I grew up in a family with lots of secrets. Most people do. The secret I am thinking about today, though, is my father's job. No one in my family knew what he did. This is because he had a government job in an agency that was all about secrets. This was a long time ago; he retired in the mid-seventies and died in the early nineties. It is old history, but I think your family tends to remain new history, no matter how many years have passed.
I've been realizing that probably one reason I find it so difficult to "be" in the world with my writing, to show it off, to do appearances, to be all razzle-dazzle online, is that I had no example of a parent "being" in the world with his or her work. My mother was a homemaker--a mother staying home was common back then. I saw everyday what she did--though I only became both impressed and grateful after I'd spent many years as an adult. Her work in the house, however, was necessarily in-bound, not out in the world. She also painted pictures, and I think she really could have painted professionally. But, with a few small exceptions, she was too self-conscious and uncertain to be able to show her oils and watercolors to anyone besides family and friends.

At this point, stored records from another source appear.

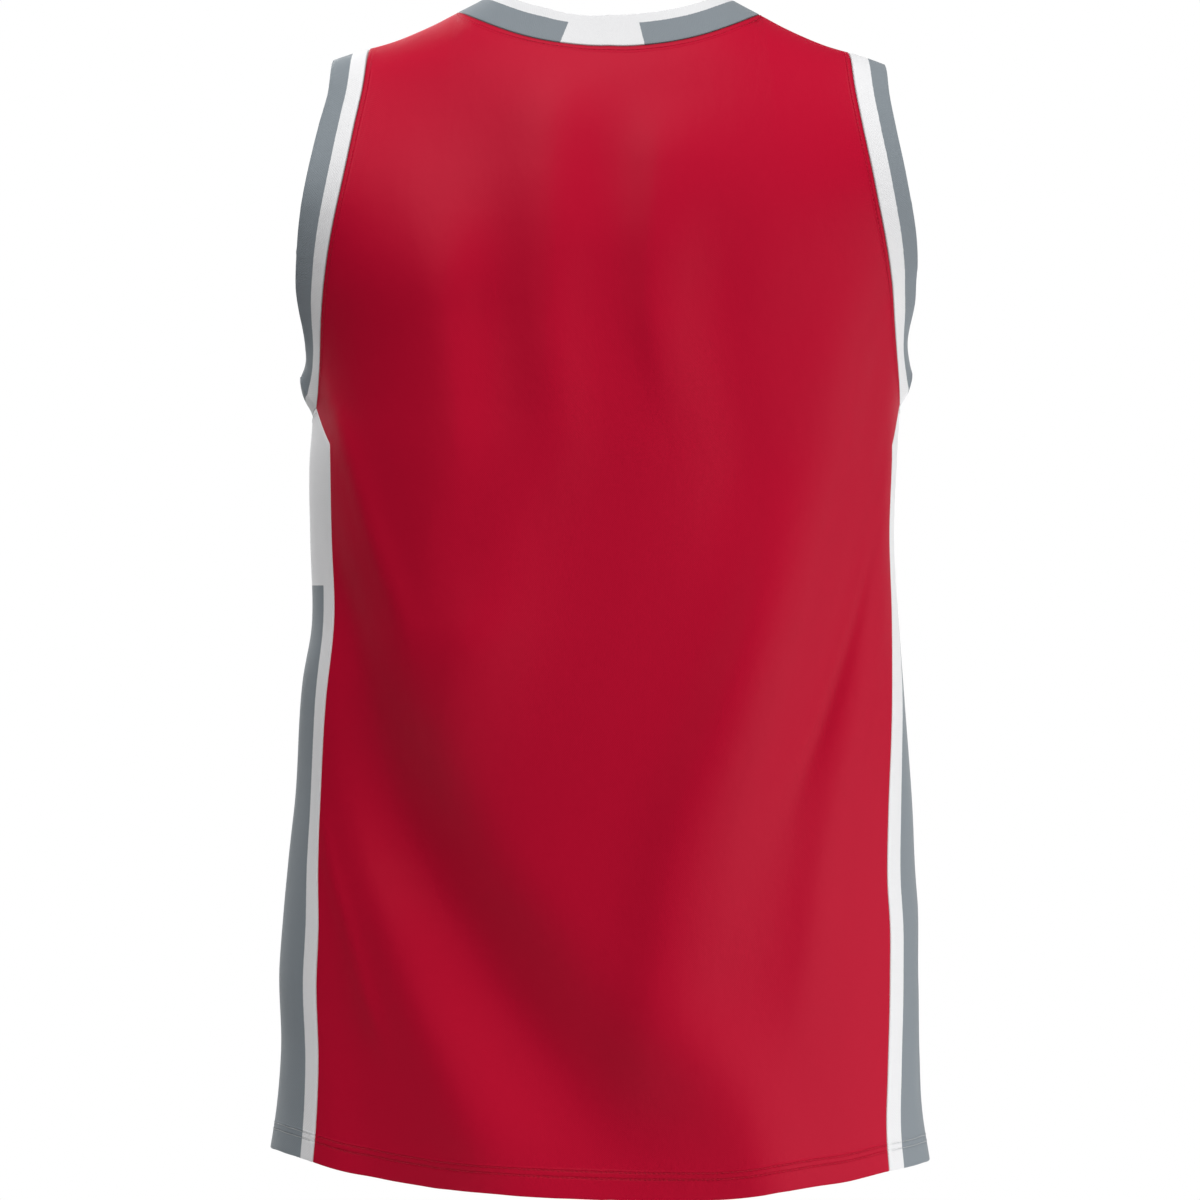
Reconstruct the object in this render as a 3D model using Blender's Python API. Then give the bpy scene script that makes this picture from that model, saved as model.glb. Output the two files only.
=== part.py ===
"""Basketball jersey in its worn form with no wearer: a hollow tube of cloth, open at neck, armholes and hem.

Metres, +Z up. +X is the wearer's left and the back faces +Y. The origin is at the middle of the shoulder
line, where a wearer's shoulders hold the jersey up.

Every point of the cloth has an address: the angle round the body from the centre back, positive towards the
wearer's left, and the run of cloth down from the shoulder line. Panels are cut in addresses, so pieces that
are sewn together share their seam's points, and bands grow from those same points.
"""

import bmesh
import bpy
import numpy as np

CLOTH = 0.002
SEAM_GAP = 0.0003

SHOULDER_ROUND = 0.200
NECK_HALF_WIDTH = 0.100
BACK_NECK_RUN = 0.161
BACK_NECK_SQUARENESS = 2.2
FRONT_NECK_RUN = 0.305
FRONT_NECK_BOW = 0.85
COLLAR_WIDTH = 0.0270
COLLAR_LEAN = 3.0
MITRE_STATIONS = 3
ARMHOLE_BAND_WIDTH = 0.0255
BAND_TURN_SPREAD = 0.016
UNDERARM_SEAM_DIP = 0.0028

SIDE_SEAM_HEM_DOWN = 0.7660
KINK_DOWN = 0.3032
UNDERARM_CORNER_DOWN = 0.2755

SIDE_ROWS = 24
ROOF_ROWS = 2
ARMHOLE_ROWS = 14
BACK_NECK_COLUMNS = 16
FRONT_NECK_COLUMNS = 16
SHOULDER_COLUMNS = 6
SIDE_PANEL_COLUMNS = 8
BAND_CELLS = 4
COLLAR_CELLS = 3
BAND_FINE_STEPS = 8
BULGE_NEAR_SEAM = 0.6
UNDERARM_DIP_ROWS = 3
DEPTH_ROUNDS = 6
SHARP_EDGE_DEGREES = 50

RED = (0.49, 0.013, 0.040)
WHITE = (0.82, 0.82, 0.83)
GREY = (0.24, 0.27, 0.29)
PANEL_ROUGHNESS = 0.62
BAND_ROUGHNESS = 0.75


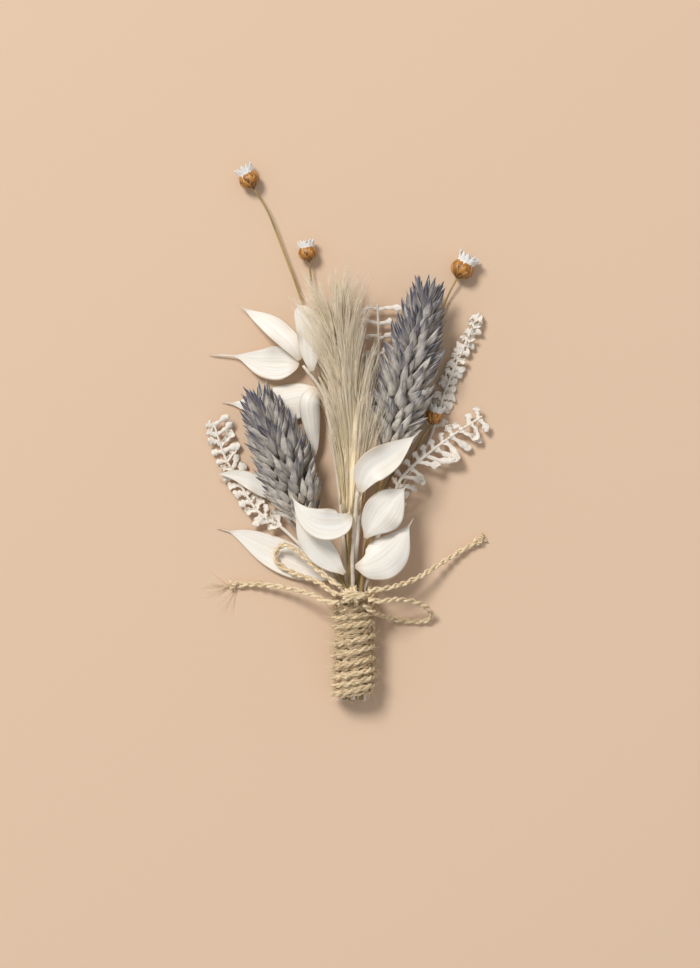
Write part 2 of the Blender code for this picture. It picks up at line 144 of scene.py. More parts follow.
class Shape:
    """Points and faces gathered part by part, with three values a point that the finishes read."""

    VALUES = ("along", "across", "shade")

    def __init__(self):
        self.points, self.faces, self.total = [], [], 0
        self.values = {name: [] for name in self.VALUES}

    def add(self, points, faces, along=0.0, across=0.0, shade=0.5):
        shape = points.shape[:-1]
        self.points.append(points.reshape(-1, 3))
        self.faces += [(f + self.total).tolist() for f in faces]
        for name, value in zip(self.VALUES, (along, across, shade)):
            self.values[name].append(np.broadcast_to(value, shape).ravel())
        self.total += self.points[-1].shape[0]

    def rods(self, paths, radii, sides=4, shade=0.5, up=(0.11, 0.07, 1)):
        """Closed round rods: paths is (rods, points, 3) and radii fits (rods, points)."""
        paths = paths if paths.ndim == 3 else paths[None]
        count, steps = paths.shape[:2]
        _, side, normal = frames(paths, up)
        angle = np.linspace(0, 2 * math.pi, sides, endpoint=False)[:, None]
        ring = np.cos(angle) * side[:, :, None] + np.sin(angle) * normal[:, :, None]
        radii = np.broadcast_to(radii, (count, steps))[:, :, None, None]
        i = np.arange(count * steps * sides).reshape(count, steps, sides)
        j = np.roll(i, -1, axis=2)
        quads = np.stack([i[:, :-1], i[:, 1:], j[:, 1:], j[:, :-1]], -1).reshape(-1, 4)
        along = np.linspace(0, 1, steps)[None, :, None]
        across = np.cos(angle[:, 0])[None, None]
        shade = np.reshape(shade, (-1, 1, 1))
        self.add(paths[:, :, None] + radii * ring, [quads, i[:, 0], i[:, -1, ::-1]], along, across, shade)

    def sheets(self, grids, shade=0.5, along=None, across=None):
        """Open surfaces: grids is (sheets, rows, columns, 3), rows running along and columns across."""
        count, rows, columns = grids.shape[:3]
        i = np.arange(count * rows * columns).reshape(count, rows, columns)
        quads = np.stack([i[:, :-1, :-1], i[:, :-1, 1:], i[:, 1:, 1:], i[:, 1:, :-1]], -1).reshape(-1, 4)
        along = np.linspace(0, 1, rows)[None, :, None] if along is None else along
        across = np.linspace(-1, 1, columns)[None, None] if across is None else across
        self.add(grids, [quads], along, across, np.reshape(shade, (-1, 1, 1)))

    def piece(self, name, finish, nodes=(), thickness=0.0):
        """Makes the mesh object, which rides on the root and stands for the given nodes of the model."""
        points = place(np.vstack(self.points))
        faces = [face for group in self.faces for face in group]
        mesh = bpy.data.meshes.new(name)
        mesh.from_pydata(points.tolist(), [], faces)
        values = {k: np.concatenate(v).astype(np.float32) for k, v in self.values.items()}
        for key, value in values.items():
            mesh.attributes.new(key, "FLOAT", "POINT").data.foreach_set("value", value)
        corner = np.empty(len(mesh.loops), np.int32)
        mesh.loops.foreach_get("vertex_index", corner)
        column = np.floor(values["shade"].clip(0, 0.999) * SHADE_COLUMNS)
        flat = np.stack([(column + (values["across"] + 1) / 2) / SHADE_COLUMNS, values["along"]], 1)
        mesh.uv_layers.new(name="OFBake").uv.foreach_set("vector", flat[corner].ravel())
        mesh.shade_smooth()
        mesh.materials.append(finish)
        obj = bpy.data.objects.new(f"dried_{name}", mesh)
        bpy.context.scene.collection.objects.link(obj)
        if thickness:
            modifier = obj.modifiers.new("thickness", "SOLIDIFY")
            modifier.thickness = thickness * MM
            modifier.offset = 0
        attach(obj, "root")
        if nodes:
            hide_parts(*nodes)
        return obj


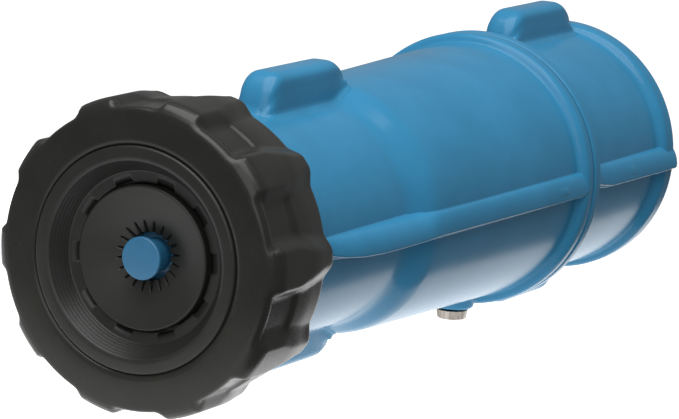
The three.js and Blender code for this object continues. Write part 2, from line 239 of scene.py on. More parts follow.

My father could not take his work out into the world at all, except within the realm of the agency he worked for. And while he loved and believed in his job, I think this hurt him. He was reticent to begin with--I sometimes say he was a silent man in a silent job. But it must be painful to never receive recognition, even in your own family, for what you do.
My surprise New Year's gift to myself is the sudden understanding that I have taken my father's invisibility and made it my own. My father was not a secret agent--he was an engineer--but it turns out that I am, even though I am writing this blog. I constantly think of taking it down. After all, what if somebody reads it?!?!?!